En 2010, Dimitry Medvedev, alors président de la Fédération de Russia, annonça le démantèlement de toutes leurs infrastructures de production d’armes chimiques et bactériologiques, conformément aux engagements de la convention de 1997. La destruction des stocks d’armes chimiques, quand à eux, devait avoir lieu en 2012, puis en 2015, pour au final avoir été reportée à 2020. Mais ces annonces officielles pourraient bien n’avoir été que de la poudre aux yeux, et Moscou pourrait bel et bien toujours détenir un programme d’armes chimiques, armes qui auraient été employées dans les attaques de plusieurs dissidents ou opposants politiques, y compris celle d’Alexandre Navalny, dans une saga qui défraya la chronique il y a 3 mois.
C’est en tous cas ce qui ressort d’une enquête approfondie menée par le collectif Bellingcat, à qui l’on doit notamment l’identification de l’implication russe dans la destruction du vol MH17 au dessus de l’Ukraine en 2015. Dans une enquête d’une rigueur exemplaire, et reposant sur une méthodologie présentée dans un article annexe, Bellingcat montre en effet qu’Alexandre Navalny a été effectivement victime d’un empoisonnement à une substance chimique appartenant au groupe Novichok, résultant d’une opération menée par les services de renseignement russes, le FSB et le GRU.

Surtout, elle montre que les ingénieurs chimistes et une partie des équipements et savoir-faire issus des programmes militaires chimiques soit-disant démantelés en 2010, ont été en réalité transférés dans deux instituts, le State Research Experimental Institute of Military Medicine basé à Saint-Peterbourgs, et l’institut SC Signal, basé à Moscou.
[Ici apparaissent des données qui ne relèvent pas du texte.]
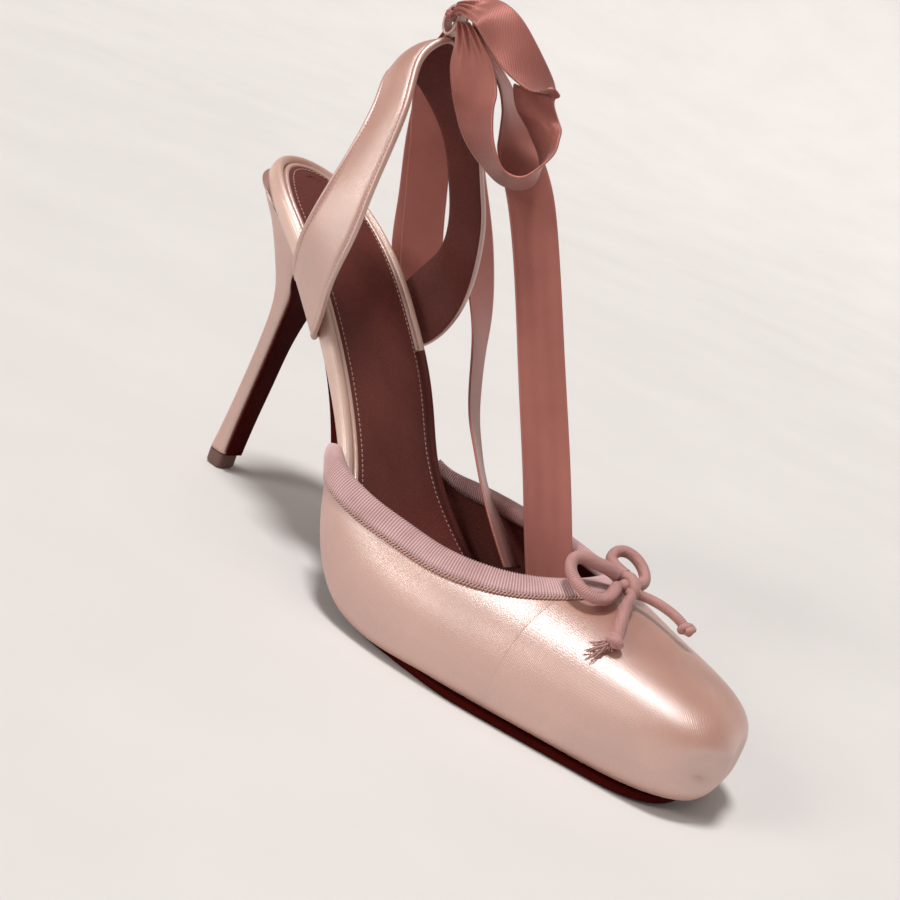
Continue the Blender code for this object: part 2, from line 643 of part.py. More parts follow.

Ces deux instituts ont, depuis, poursuivi le developpement de nouveaux agents chimiques neurotoxiques, et notamment fait évoluer la famille Novichok, de sorte à contourner, au fil du temps, l’évolution de la législation internationale notamment sur les composants du poison. Les accusations qui visaient jusqu’ici Moscou étaient avant tout circonstancielle, et désignaient la Russie sans pouvoir en apporter une preuve absolue. Mais l’enquête menée par Bellingcat comble toutes les zones d’ombre qui étaient mis en avant par le gouvernement russe pour « clamer son innocence ».
Cette enquête va très certainement être passée au peigne fin par les services de renseignement européens, pour en évaluer la solidité. Mais si ces accusations sont étayées et que l’existence d’un programme d’armes chimiques fantômes est effectivement mis au jour, les conséquences pour les relations entre la Russie et l’Europe, et plus largement tout le camps occidental, pourraient être très importantes. On pense notamment au programme Nord Stream 2, un gazoduc sensé relier l’Allemagne à la Russie en passant par la Mer Baltique et non par l’Ukraine comme précédemment, au sujet duquel Moscou comme Berlin fondaient de grands espoirs. Si le dossier de Bellingcat est solide, Angela Merkel aura le plus grand mal pour continuer à soutenir ce projet, même si Gerhard Schroeder en est à l’origine.
Cette enquête pourrait dès lors signer un regain de tension entre la Russie et l’Europe, et par extension avec l’OTAN et les Etats-Unis, alors même que les relations sont aujourd’hui loin d’être apaisées, et précipiter le rapprochement militaire entre Moscou et Pékin, le scénario le plus redouté par l’occident aujourd’hui.